There are certainly factors that tend to lend weight to the VA disability rating decision. These include the fact that many of the same impairments that are the subject of the VA composite ratings were found by the ALJ to be severe impairments, including degenerative disc disease, osteoarthritis of the hilateral hips, migraine headaches, and major depressive disorder. See Tr. 27 ¶ 3; 225, 227-28, 231, 234. Moreover, the effective date of the VA rating decision and the alleged onset of disability is the same—1 December 2016. See Tr. 25 (disability onset date); 223-25, 227-28, 230-31, 233-35 (effective date of composite ratings). Notably, as previously indicated, Bird cited a disparity in "the effective date of coverage for a claimant's disability" as a reason for limiting the weight accorded VA ratings. 699 F.3d at 343.
The court concludes that the failure by the ALJ to adequately explain her attribution of less than substantial weight to the VA rating precludes meaningful review of her decision and requires remand. See Woods, 888 F.3d at 692; Radford, 734 F.3d at 295.
Independent of this consideration, the failure by the ALJ to properly evaluate the VA's rating was not harmless. See, e.g., Garner v. Astrue, 436 F. App'x 224, 226 n.* (4th Cir. 2011) (applying Shinseki v. Sanders, 556 U.S. 396, 409 (2009)); Huffman v.
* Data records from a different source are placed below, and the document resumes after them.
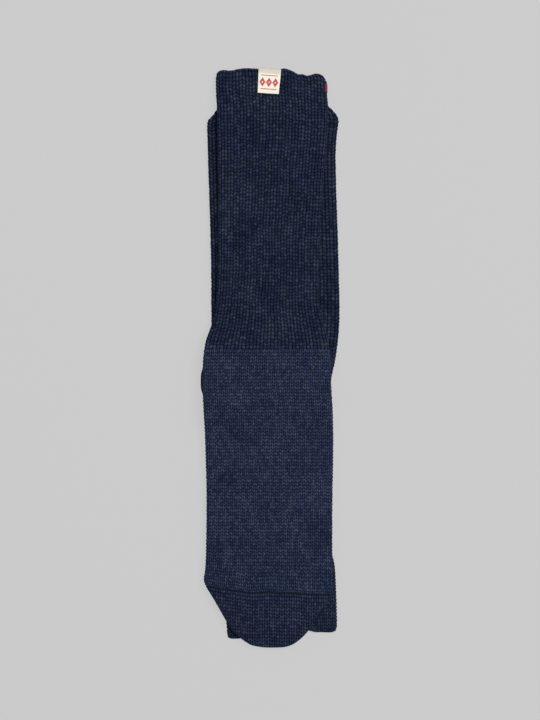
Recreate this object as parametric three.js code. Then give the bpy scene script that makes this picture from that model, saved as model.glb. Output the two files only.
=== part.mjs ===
// A pair of chunky crew socks laid flat, one on top of the other, with their insteps up.
// Each sock is one knitted tube pressed flat: a leg in one-by-one rib, a plain foot, a heel pocket
// folded under the ankle and a plain toe pocket. The upper sock has a small label over its cuff.
// Millimetres. +X is to the right, +Y runs from the toes to the cuffs, +Z is up from the surface.
// The origin is on that surface, under the middle of the pair.
import * as THREE from "three";
import { mergeVertices } from "three/addons/utils/BufferGeometryUtils.js";

// The knitted cloth: its wall, the ribs raised on it, and the hollow inside the flattened tube.
const WALL = 2.0;
const RIB_RISE = 1.0;
const RIB_RISE_AT_ANKLE = 0.25;
const HOLLOW = 0.8;
const FOOT_HEIGHT = 2 * WALL + HOLLOW;
const LEG_HEIGHT = FOOT_HEIGHT + 0.6;
const RIBS_ON_A_FACE = 16;
const SEAM_GAP = 0.3;
const CLOTH_GAP = 0.3;
const ROUND_OFF = 0.6;

// The heel pocket, pressed into two layers under the ankle. HEEL_EDGE lists its side from the bottom
// up: how high, and how far inside the outline.
const HEEL_LAYER = 1.5;
const HEEL_HEIGHT = 2 * HEEL_LAYER;
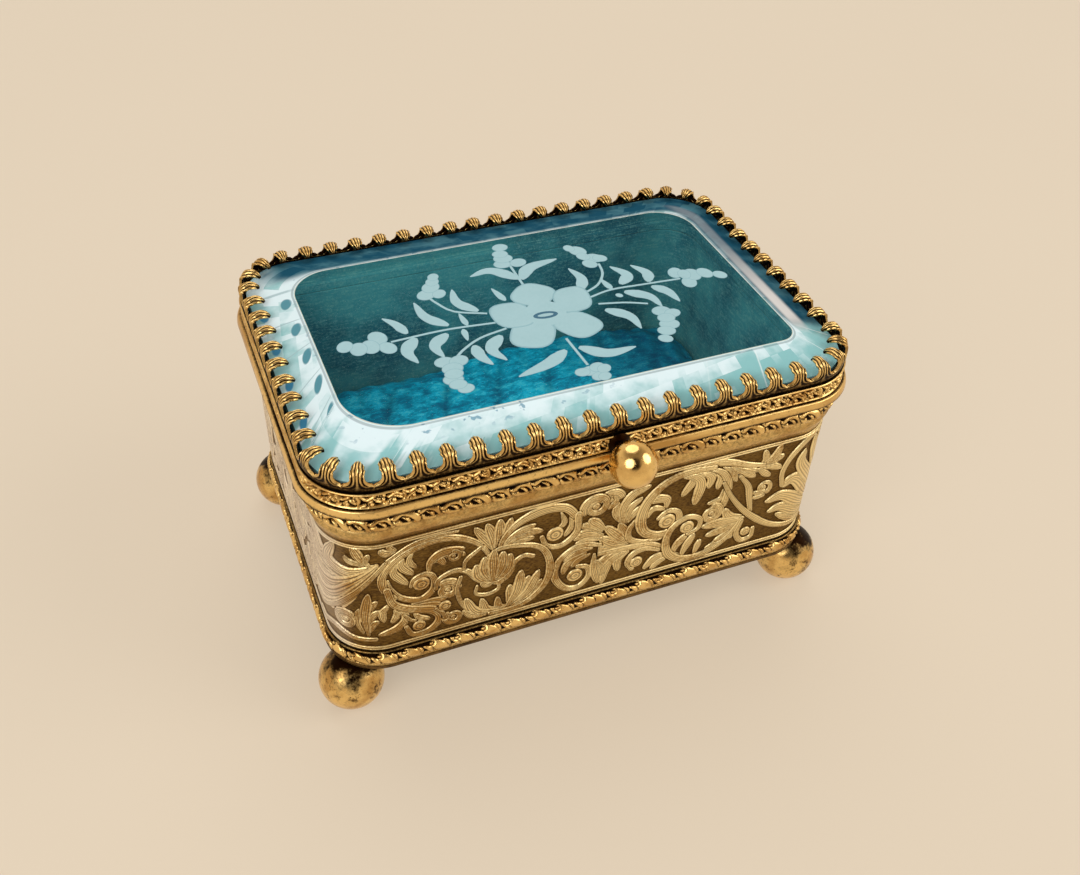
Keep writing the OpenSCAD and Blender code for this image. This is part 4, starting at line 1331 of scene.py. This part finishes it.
def make_glass():
    """Bevelled pane: a flat edge, a wide bevel and a table with rounder corners than its own outline."""
    bevel, edge = 10.2, 1.4
    outer = (CORNER_X + GLASS_OUT, CORNER_Y + GLASS_OUT) + (GLASS_OUT,) * 4
    table = (outer[0] - bevel + 0.7, outer[1] - bevel, 4.0, 9.0, 9.0, 12.5)
    edge_z = GLASS_Z + edge
    loops = [(outer, GLASS_Z, 0.0), (outer, edge_z, 1.0)]
    for k in range(1, 7):
        share = k / 6
        mixed = tuple(a + (b - a) * share for a, b in zip(outer, table))
        loops.append((mixed, edge_z + (TABLE_Z - edge_z) * share, 1 - share))
    count = 256
    mesh, s, t = grid_points("bevelled_pane", count, len(loops) - 1)
    row = step_at(t, len(loops) - 1)
    x, y = np.empty_like(s), np.empty_like(s)
    for k, (reach, _, _) in enumerate(loops):
        here = row == k
        x[here], y[here] = outline_spot(np.mod(s[here], 1), *reach)
    slope = np.array([loop[2] for loop in loops])[row]
    set_points(mesh, x, y + MID_Y, np.array([loop[1] for loop in loops])[row])
    store(mesh, "slope", slope)
    table_x, table_y = table[0], table[1]
    turn_x, turn_y = outline_spot(np.mod(s, 1), *outer)
    run_x, run_y = outer[0] - outer[2], outer[1] - outer[2]
    around = np.arctan2(turn_y - np.clip(turn_y, -run_y, run_y), turn_x - np.clip(turn_x, -run_x, run_x))
    store(mesh, "along", 7 * around + np.where(np.abs(turn_x) > run_x, turn_y, turn_x) + 200)
    # Sides and the front left corner of the bevel, marked for its painted light, reflections and shade
    on_slope = slope > 0
    behind = np.clip((y - table_y + 2) / 4, 0, 1) * np.clip((table_x + 9 - np.abs(x)) / 9, 0, 1)
    store(mesh, "back", behind * on_slope)
    store(mesh, "left", np.clip((-x - table_x + 3) / 3, 0, 1) * np.clip((y + table_y) / 7, 0, 1) * on_slope)
    store(mesh, "right", np.clip((x - table_x + 2) / 3, 0, 1) * np.clip((y + table_y - 2) / 6, 0, 1) * on_slope)
    store(mesh, "front", np.clip((12 - y) / 24, 0, 1))
    store(mesh, "corner", np.clip((-x - table_x + 15) / 8, 0, 1) * np.clip((-y - table_y + 13) / 8, 0, 1))
    settle(mesh, fill=True)
    piece(mesh, "lid", "bevelled_glass", bevelled_glass(), "glass_pane", smooth=12)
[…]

Colvin, No. 1:10CV537, 2013 WL 4431964, at *4 & n. 7, 7 (M.D.N.C. 14 Aug. 2013). Proper assessment of the VA's evaluation of plaintiff could have led to a materially different outcome in various aspects of the ALJ's analysis, including her assessment of plaintiff's statements regarding his impairments, which she discounted (Tr. 31 ¶ 5), and her determination of plaintiff's RFC. Remand of this case is therefore required on this additional ground of harmful error.
For the foregoing reasons, IT IS RECOMMENDED that plaintiff's motion (D.E. 18) for judgment on the pleadings be ALLOWED, the Commissioner's motion (D.E. 20) for judgment on the pleadings he DENIED, and this case be REMANDED to the Commissioner pursuant to sentence four of 42 U.S.C. § 405(g). In making this ruling, the court expresses no opinion on the weight that should be accorded any piece of evidence or the outcome of this case, matters that are for the Commissioner to resolve.
IT IS DIRECTED that a copy of this Memorandum and Recommendation be served on each of the parties or, if represented, their counsel. Each party shall have until 2 December 2019 to file written objections to the Memorandum and Recommendation. The presiding district judge must conduct his own review (that is, make a de novo determination) of those portions of the Memorandum and Recommendation to which objection is properly made and may accept, reject, or modify the determinations in the Memorandum and Recommendation; receive further evidence; or return the matter to the magistrate judge with instructions. See, e.g., 28 U.S.C. § 636(b)(1); Fed. R. Civ. P. 72(b)(3); Local Civ. R. 1.1 (permitting modification of deadlines specified in local rules), 72.4(b), E.D.N.C.
Any response to objections shall be filed within 14 days after service of the objections on the responding party.